Getting Started

Installation

We recommend using conda to manage dependencies for Cascadia. Create a new conda enviornment with:

conda create --name cascadia_env python=3.10

This will create an environment called cascadia_env with Python 3.10 installed. Activate it by running:

conda activate cascadia_env

Finally, you can install Cascadia and all of its dependencies with:

pip install cascadia

Run de novo sequencing on new data with a trained model

Note

We recommend using linux and a dedicated GPU to achieve optimal runtime performance.

Most users will want to use a pretrained Cascadia model to perform de novo sequencing on a new dataset. Cascadia takes input MS data in the mzML format. A small demo dataset, along with the pretrained model checkpoints from the paper, are available here.

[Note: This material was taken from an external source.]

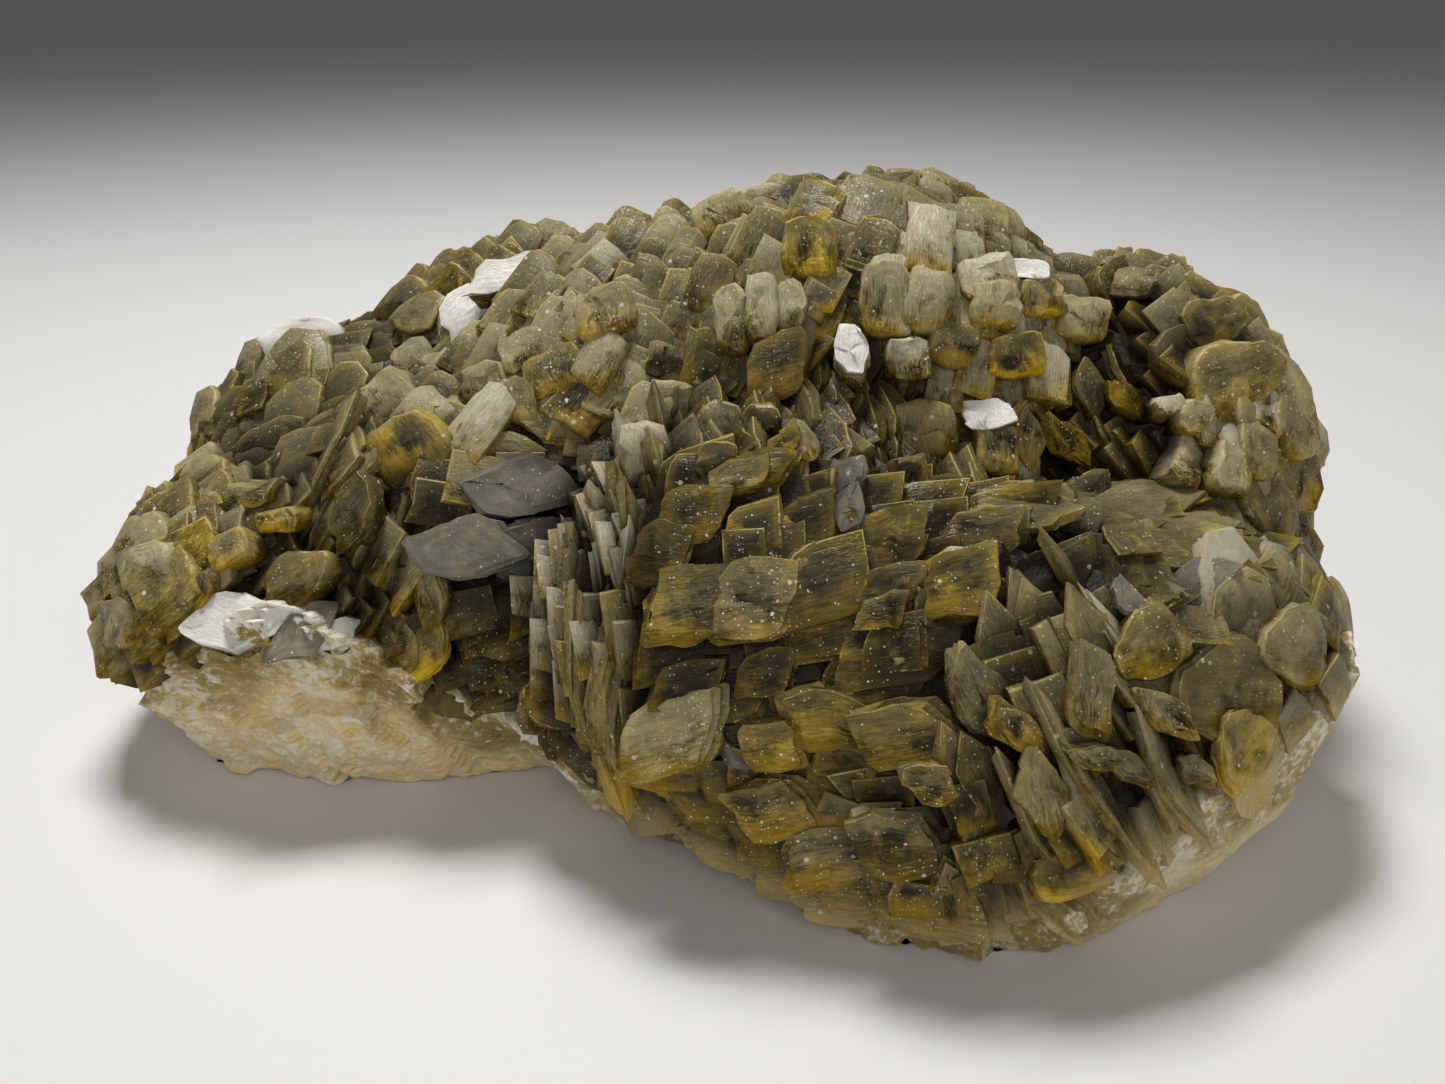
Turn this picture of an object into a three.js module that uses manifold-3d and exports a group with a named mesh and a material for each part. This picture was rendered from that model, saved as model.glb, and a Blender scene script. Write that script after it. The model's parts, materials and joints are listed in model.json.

The following example on the provided demo dataset should take approximately 1 minute to run on a GPU:

    cascadia sequence \
      demo.mzML  \
      cascadia.ckpt \
      --out demo_results

Cascadia will produce an output file, demo_results.ssl, containing the de novo sequencing results. This file contains one row for each prediction, and can be loaded ints skyline as a spectral library to visualize the results.

A full description of additional optional paramaters to Cascadia sequencing is available here.

Train a new model from scratch

To train Cascadia on new data, you need a labeled training and validation set in .asf format as positional arguments:

    cascadia train training_data.asf validation_data.asf

A full list of additional optional arguments for training are descried here.

Fine tune a model on new data

To fine tune a pre-trained model checkpoint on new data, you can simply pass it as an additional keyword argument to train:

    cascadia train training_data.asf validation_data.asf \
        --model pretrained_checkpoint.ckpt